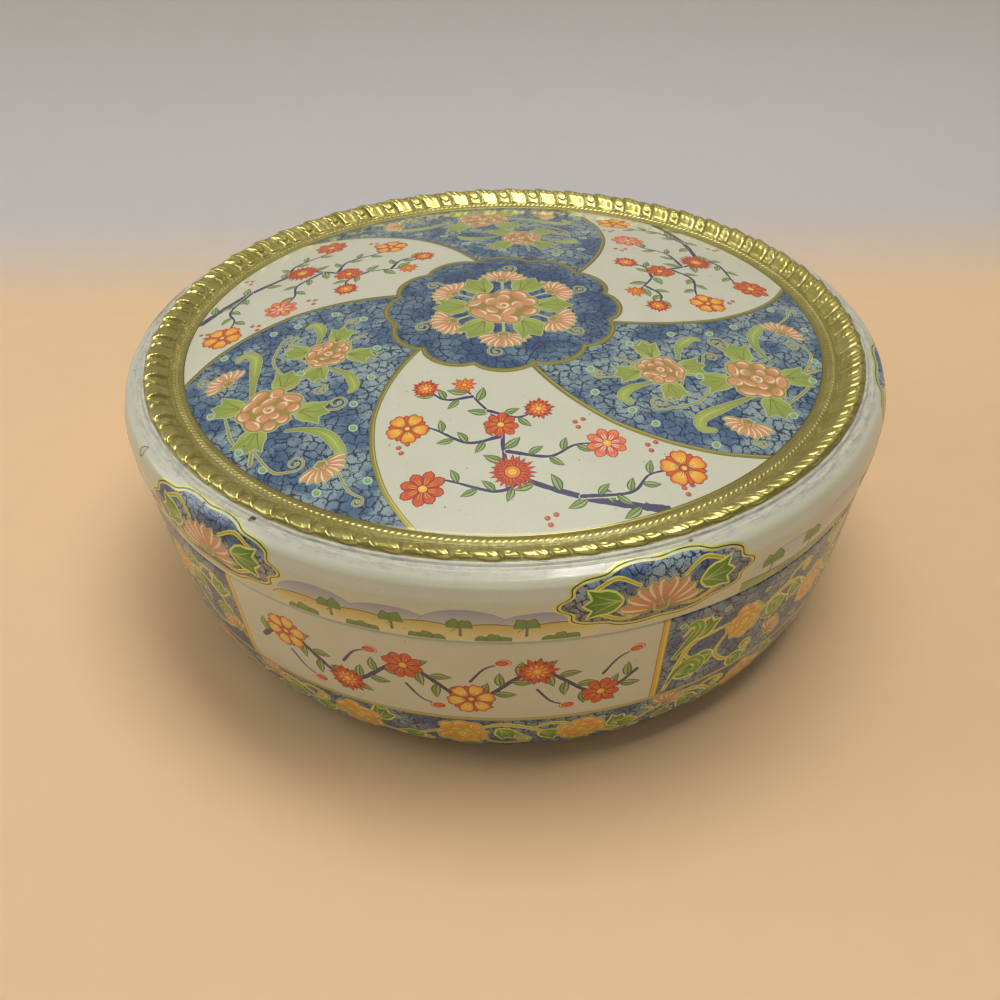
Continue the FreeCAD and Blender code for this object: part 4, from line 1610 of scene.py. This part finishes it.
def rope_height(az, t):
    """Height and level of the rope border; t runs outwards across it.

    A broad scale climbs to a crumpled crest and drops into a thin groove, then comes a lower
    scale with an eye. w runs along one repeat, u along one scale.
    """
    lean = 0.04 * t + 0.30 * t**2.1
    w = (az / TAU * ROPE_REPEATS - lean) % 1.0
    cut = 0.60  # the broad scale's share of a repeat
    big = w < cut
    u = np.where(big, w / cut, (w - cut) / (1 - cut))
    rise = smooth(u, 0.0, np.where(big, 0.12, 0.18))
    climb = np.where(big, 0.50, 0.62) + np.where(big, 0.50, 0.38) * smooth(u, 0.1, 0.86)
    end = 1 - smooth(u, np.where(big, 0.90, 0.84), 0.985)
    arch = 0.86 + 0.18 * np.sin(math.pi * np.clip(0.05 + 0.80 * t, 0, 1))
    h = np.where(big, 0.92, 0.62) * rise * climb * end * arch
    # creases that follow the crest in the outer half, and a short fold behind them
    outer = smooth(t, 0.34, 0.50) * (1 - smooth(t, 0.80, 0.92)) * big
    bend = u - 0.10 * np.sin(TAU * 1.3 * t)
    h -= 0.17 * ridge(bend, 0.74, 0.035) * outer
    h += 0.10 * ridge(bend, 0.62, 0.050) * outer
    h -= 0.12 * ridge(bend, 0.48, 0.035) * outer * smooth(t, 0.46, 0.56)
    fold = smooth(t, 0.10, 0.22) * (1 - smooth(t, 0.52, 0.70)) * big
    h -= 0.08 * ridge(u, 0.34, 0.040) * fold
    # a raised rim round a long eye on the lower scale
    eye_x, eye_y = (w - (cut + 0.46 * (1 - cut))) / 0.115, (t - 0.50) / 0.17
    eye = np.sqrt(eye_x * eye_x + eye_y * eye_y)
    h += 0.15 * ridge(eye, 0.92, 0.20) - 0.22 * ridge(eye, 1.38, 0.19) + 0.10 * ridge(eye, 0, 0.40)
    # scalloped edges: the broad scale reaches further out
    reach = np.where(big, 1.0 - 0.10 * (2 * u - 1.1) ** 2, 0.90 + 0.03 * np.sin(math.pi * u))
    start = np.where(big, 0.015 + 0.05 * (2 * u - 1) ** 2, 0.07)
    edge = smooth(t, start - 0.02, start + 0.085) * (1 - smooth(t, reach - 0.12, reach + 0.005))
    sunk = 0.34 * smooth(t, 0.0, 0.05) * (1 - smooth(t, 0.95, 1.0))
    return h * edge - sunk, np.maximum(h, 0) * edge * 1.45


def bead_height(az, t):
    """Height and level of a fine line of slanting nicks, then a smooth cove."""
    d = (PANEL_END + t * BEAD_WIDTH - 107.75) / 0.78
    w = (az / TAU * BEAD_REPEATS + 0.5 * d) % 1.0
    nick = 0.5 - 0.5 * np.cos(TAU * w)
    h = 0.27 * np.exp(-(d**4)) * (0.15 + 0.85 * nick)
    edge = smooth(t, 0.0, 0.05) * (1 - smooth(t, 0.95, 1.0))
    return h * edge, np.where(np.abs(d) < 1.15, 0.05 + h * 2.9, 0.13)


def relief(name, profile, s_range, columns, rows, height, mats, hollow_shade_levels):
    """An embossed ring of sheet. Levels between hollow_shade_levels fade from full painted shade
    to none.
    """
    az = np.arange(columns) * TAU / columns
    t = np.linspace(0, 1, rows)
    h, level = height(*np.meshgrid(az, t))
    s_lo, s_hi = s_range
    p, n = profile.at(s_lo + (s_hi - s_lo) * t)
    skin_n = revolve(n[:, 0][:, None], n[:, 1][:, None], az)

    def place(offset):
        r = p[:, 0][:, None] + n[:, 0][:, None] * offset
        z = p[:, 1][:, None] + n[:, 1][:, None] * offset
        return revolve(r, z, az)

    def grid_normals(grid, sign):
        across = np.gradient(grid, axis=0)
        g = unit(np.cross(across, np.roll(grid, -1, 1) - np.roll(grid, 1, 1)))
        up = (g * skin_n).sum(2)
        return g * np.sign(np.where(up == 0, 1, up))[..., None] * sign

    top, bottom = place(h), place(h * 0.86 - SHEET)
    j, i = np.meshgrid(np.arange(columns), np.arange(rows - 1))
    a, b = (i * columns + j).ravel(), (i * columns + (j + 1) % columns).ravel()
    c, d = a + columns, b + columns
    upper = np.concatenate([np.stack([a, c, d], 1), np.stack([a, d, b], 1)])
    count = columns * rows
    under = upper[:, ::-1] + count
    j = np.arange(columns)
    rims = []
    for row, direction in ((0, 1), (rows - 1, -1)):
        a, b = j + row * columns, (j + 1) % columns + row * columns
        f = np.concatenate([np.stack([a, b, b + count], 1),
                            np.stack([a, b + count, a + count], 1)])
        rims.append(f[:, ::direction])
    rims = np.concatenate(rims)
    verts = np.vstack([top.reshape(-1, 3), bottom.reshape(-1, 3)])
    skins = np.vstack([grid_normals(top, 1).reshape(-1, 3),
                       grid_normals(bottom, -1).reshape(-1, 3)])
    normals = np.vstack([skins[upper].reshape(-1, 3), skins[under].reshape(-1, 3),
                         np.repeat(unit(face_normals(verts, rims)), 3, 0)])
    # hollow: how much painted shade each vertex gets, most in the low places
    hollow = np.tile((1 - smooth(level, *hollow_shade_levels)).ravel(), 2)
    mat = np.r_[np.zeros(len(upper), int), np.ones(len(under) + len(rims), int)]
    return mesh_piece(name, verts, np.vstack([upper, under, rims]), mats, mat, normals,
                      hollow=hollow)


# -------------------------------------------------------------------------------------- pieces
lid = Profile(LID_PATH, chord=6.0)
body = Profile(WALL_PATH, chord=5.0)

mat_panel = printed("print_panel", cell=3.3, wear=1.0)
# lip: the heights of the painted reflection streaks on the lip
mat_shoulder = printed("print_shoulder", cell=2.8, wear=0.8, lip=(82.2, 84.2))
mat_wall = printed("print_wall", cell=2.9, wear=0.8)
mat_gilt = gilt_relief()
mat_bare = tinplate("tinplate_bare", cool=(0.60, 0.60, 0.575), warm=(0.50, 0.46, 0.36),
                    lacquer=0.3)
mat_base = tinplate("tinplate_base", cool=(0.58, 0.57, 0.53), warm=(0.50, 0.43, 0.28),
                    lacquer=0.45)

# arc lengths where the lid's pieces meet
s_panel = lid.s_near(PANEL_END, 82.96)
s_bead = lid.s_near(BEAD_END, 83.1)
s_rope = lid.s_near(*ROPE_END)

panel = shell("lid_panel_print", top_art(), PlanDomain(lid, PANEL_END), 720, 120,
              [float(r) for r in lid.face[:, 0] if 1 < r < PANEL_END - 0.1],
              (mat_panel, mat_bare))
# hollow_shade_levels: the levels over which the painted shade in the hollows fades out
bead = relief("lid_bead_ring", lid, (s_panel, s_bead), BEAD_REPEATS * 6, 13, bead_height,
              (mat_gilt, mat_bare), hollow_shade_levels=(0.0, 0.9))
rope = relief("lid_rope_ring", lid, (s_bead, s_rope), ROPE_REPEATS * 26, 30, rope_height,
              (mat_gilt, mat_bare), hollow_shade_levels=(0.1, 0.75))
ring = RingDomain(lid, s_rope, lid.arc[-1], SHOULDER_R)
shoulder = shell("lid_shoulder_print", shoulder_art(), ring, 600, 150,
                 [float(ring.rho_of(s)) for s in lid.arc if s > s_rope + 0.05],
                 (mat_shoulder, mat_bare), bare=(lid.s_near(122.0, 61.6), lid.arc[-1] + 1))

s_ledge = body.s_near(122.9, 61.2)
s_split = s_ledge + FOOT_DEPTH
s_seam = body.s_near(102.9, 2.97)
wall_art = body_art(s_ledge)


def part_of_wall(name, s_lo, s_hi, bare):
    """The body between two arc lengths, its art moved to start at s_lo."""
    domain = RingDomain(body, s_lo, s_hi, BODY_R)
    move = (0, s_lo)
    moved = [(p + move, ink, wash and (wash[0] + move, wash[1], wash[2]))
             for p, ink, wash in wall_art]
    rows = [float(domain.rho_of(s)) for s in body.arc if s_lo + 0.02 < s < s_hi - 0.02]
    return shell(name, moved, domain, 720, 180, rows, (mat_wall, mat_bare), bare)


def seam_lap():
    """The lap of the side seam, an upright strip inside the wall at the back."""
    rows, columns = 15, 7
    p, n = body.at(np.linspace(s_ledge + 4.5, s_ledge + 40.0, rows), inner=True)
    az = np.radians(180 + np.linspace(-0.86, 0.86, columns))
    raised = 0.60 * np.array([0, 1, 1, 1, 1, 1, 0.0])
    layers = []
    for offset in (raised, np.full(columns, -0.05)):
        r = p[:, 0][:, None] + n[:, 0][:, None] * offset
        z = p[:, 1][:, None] + n[:, 1][:, None] * offset
        layers.append(revolve(r, z, az).reshape(-1, 3))
    count = rows * columns
    faces = []
    for i in range(rows - 1):
        for j in range(columns - 1):
            a = i * columns + j
            b, c, d = a + 1, a + columns + 1, a + columns
            faces += [(a, b, c), (a, c, d), (a + count, c + count, b + count),
                      (a + count, d + count, c + count)]
    edge = list(range(columns))
    edge += [i * columns + columns - 1 for i in range(1, rows)]
    edge += [(rows - 1) * columns + j for j in range(columns - 2, -1, -1)]
    edge += [i * columns for i in range(rows - 2, 0, -1)]
    for a, b in zip(edge, edge[1:] + edge[:1]):
        faces += [(b, a, a + count), (b, a + count, b + count)]
    ob = mesh_piece("side_seam_lap", np.vstack(layers), np.array(faces), (mat_bare,))
    for polygon in ob.data.polygons:
        polygon.use_smooth = False
    return ob


wall = part_of_wall("tin_wall_print", 0.0, s_split, bare=(-1, s_ledge - 0.6))
foot = part_of_wall("tin_foot_print", s_split, body.arc[-1], bare=(s_seam, body.arc[-1] + 1))
lap = seam_lap()

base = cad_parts["base_plate"]
base.data.materials.clear()
base.data.materials.append(mat_base)

for piece in (panel, bead, rope, shoulder):
    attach(piece, "lid")
    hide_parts("lid_pressing")
for piece in (wall, foot, lap):
    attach(piece, "tin_body")
    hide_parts("body_wall")


# -------------------------------------------------------------------------------------- studio
def studio_paper():
    g = Graph("studio_paper")
    place = g.object_place()
    xyz = g.split(place)
    # the colour turns from warm to grey where the paper curves up
    f = g.ramp(g.plus(xyz[1], g.times(xyz[2], 1.0)), lo=0.16, hi=0.30)
    fleck = g.linear(g.noise(place, scale=60.0, detail=4.0, rough=0.6), gain=0.05, base=0.975)
    colour = g.mix(f, (0.82, 0.56, 0.31, 1), (0.54, 0.53, 0.52, 1))
    return g.finish(Base_Color=g.tint(colour, by=g.grey(fleck)), Roughness=0.62)


def sweep():
    """A floor that curves up into the backdrop behind the tin."""
    bend_y, bend_r = 0.20, 0.16
    outline = [(-2.2, 0.0), (-1.0, 0.0), (-0.3, 0.0), (0.1, 0.0), (bend_y, 0.0)]  # (y, z)
    for k in range(1, 13):
        a = math.radians(90 * k / 12)
        outline.append((bend_y + bend_r * math.sin(a), bend_r - bend_r * math.cos(a)))
    outline += [(bend_y + bend_r, z) for z in (0.5, 1.0, 2.4)]
    xs = np.linspace(-2.4, 2.4, 9)
    n = len(xs)
    verts = [(x, y, z) for y, z in outline for x in xs]
    faces = [(i * n + j, i * n + j + 1, (i + 1) * n + j + 1, (i + 1) * n + j)
             for i in range(len(outline) - 1) for j in range(n - 1)]
    mesh = bpy.data.meshes.new("studio_floor")
    mesh.from_pydata(verts, [], faces)
    for polygon in mesh.polygons:
        polygon.use_smooth = True
    ob = link("studio_floor", mesh)
    mesh.materials.append(studio_paper())
    return ob


def area(name, place, aim, width, depth, power, colour):
    light = bpy.data.lights.new(name, "AREA")
    light.shape = "RECTANGLE"
    light.size, light.size_y, light.energy, light.color = width, depth, power, colour
    ob = bpy.data.objects.new(name, light)
    ob.location = place
    ob.rotation_euler = (Vector(aim) - Vector(place)).to_track_quat("-Z", "Y").to_euler()
    bpy.context.scene.collection.objects.link(ob)


sweep()
area("key", place=(0.12, 0.10, 1.25), aim=(0, 0, 0.05), width=0.95, depth=0.50, power=10.0,
     colour=(1.0, 0.985, 0.95))
area("strip_front", place=(0.15, -0.34, 1.15), aim=(0, 0, 0.05), width=0.9, depth=0.03,
     power=0.8, colour=(1.0, 0.99, 0.96))
area("window", place=(-1.0, 0.20, 0.60), aim=(0, 0, 0.07), width=0.9, depth=0.8, power=4.6,
     colour=(0.97, 0.99, 1.0))
area("fill", place=(0.05, -1.15, 0.50), aim=(0, 0, 0.03), width=1.1, depth=0.45, power=1.7,
     colour=(1.0, 0.95, 0.86))

scene = bpy.context.scene
world = bpy.data.worlds.new("world")
world.use_nodes = True
background = world.node_tree.nodes["Background"]
background.inputs["Color"].default_value = (0.88, 0.90, 0.92, 1)
background.inputs["Strength"].default_value = 0.17
scene.world = world

# -------------------------------------------------------------------------------------- camera
CAMERA_PLACE = (-0.002225, -0.31874, 0.26345)
CAMERA_DOWN = 0.6682  # radians below the horizon
CAMERA_ROLL = -0.02  # radians about its own axis

camera_data = bpy.data.cameras.new("camera")
camera_data.sensor_width = 36.0
camera_data.sensor_fit = "HORIZONTAL"
camera_data.lens = 38.6388
camera_data.clip_start = 0.01
camera = bpy.data.objects.new("camera", camera_data)
camera.matrix_world = (
    Matrix.Translation(CAMERA_PLACE)
    @ Matrix.Rotation(math.pi / 2 - CAMERA_DOWN, 4, "X")
    @ Matrix.Rotation(CAMERA_ROLL, 4, "Z")
)
scene.collection.objects.link(camera)
scene.camera = camera

scene.view_settings.view_transform = "Standard"
scene.view_settings.look = "None"
scene.view_settings.exposure = 0.0
scene.view_settings.gamma = 1.0
scene.display_settings.display_device = "sRGB"

bpy.context.view_layer.update()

### EXERCISE TASK
Give back the listing exactly, please, from its first line to the line containing "outwards across it.", inclusive, and nothing past that line.

### REPLY
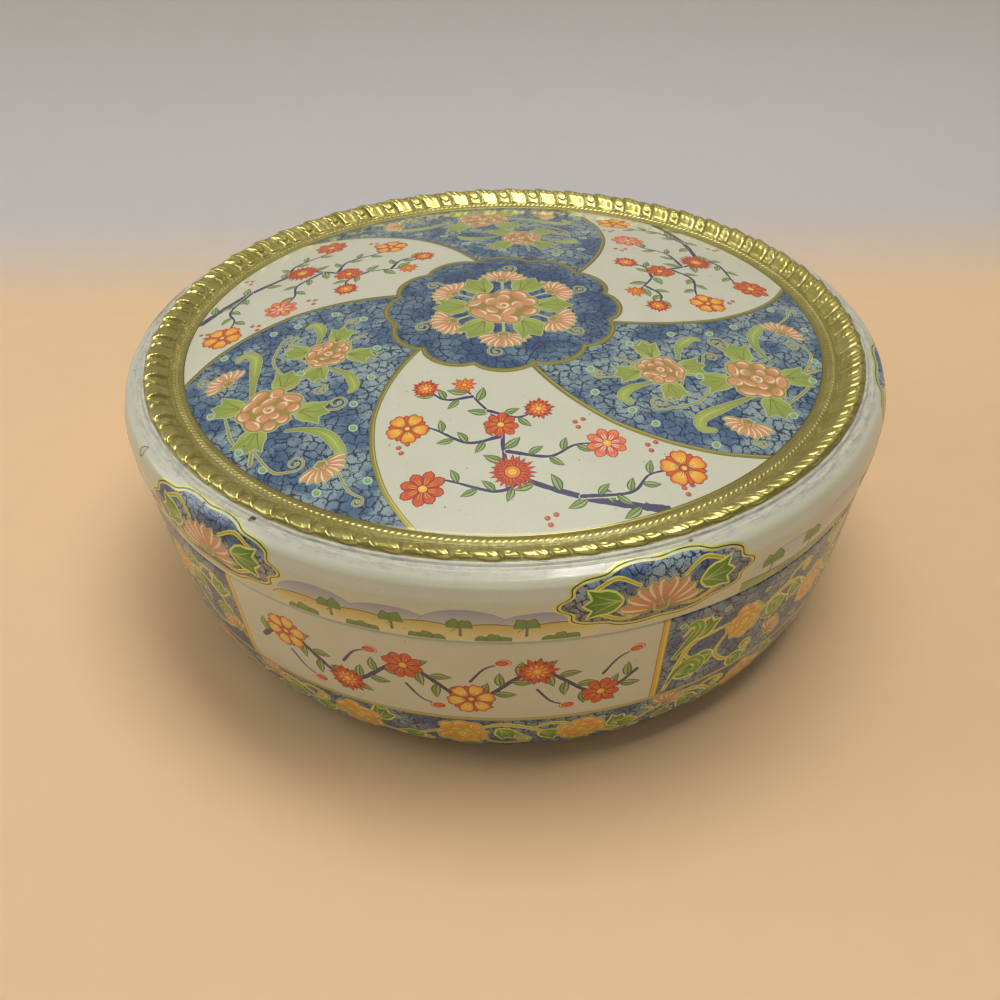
Continue the FreeCAD and Blender code for this object: part 4, from line 1610 of scene.py. This part finishes it.
def rope_height(az, t):
    """Height and level of the rope border; t runs outwards across it.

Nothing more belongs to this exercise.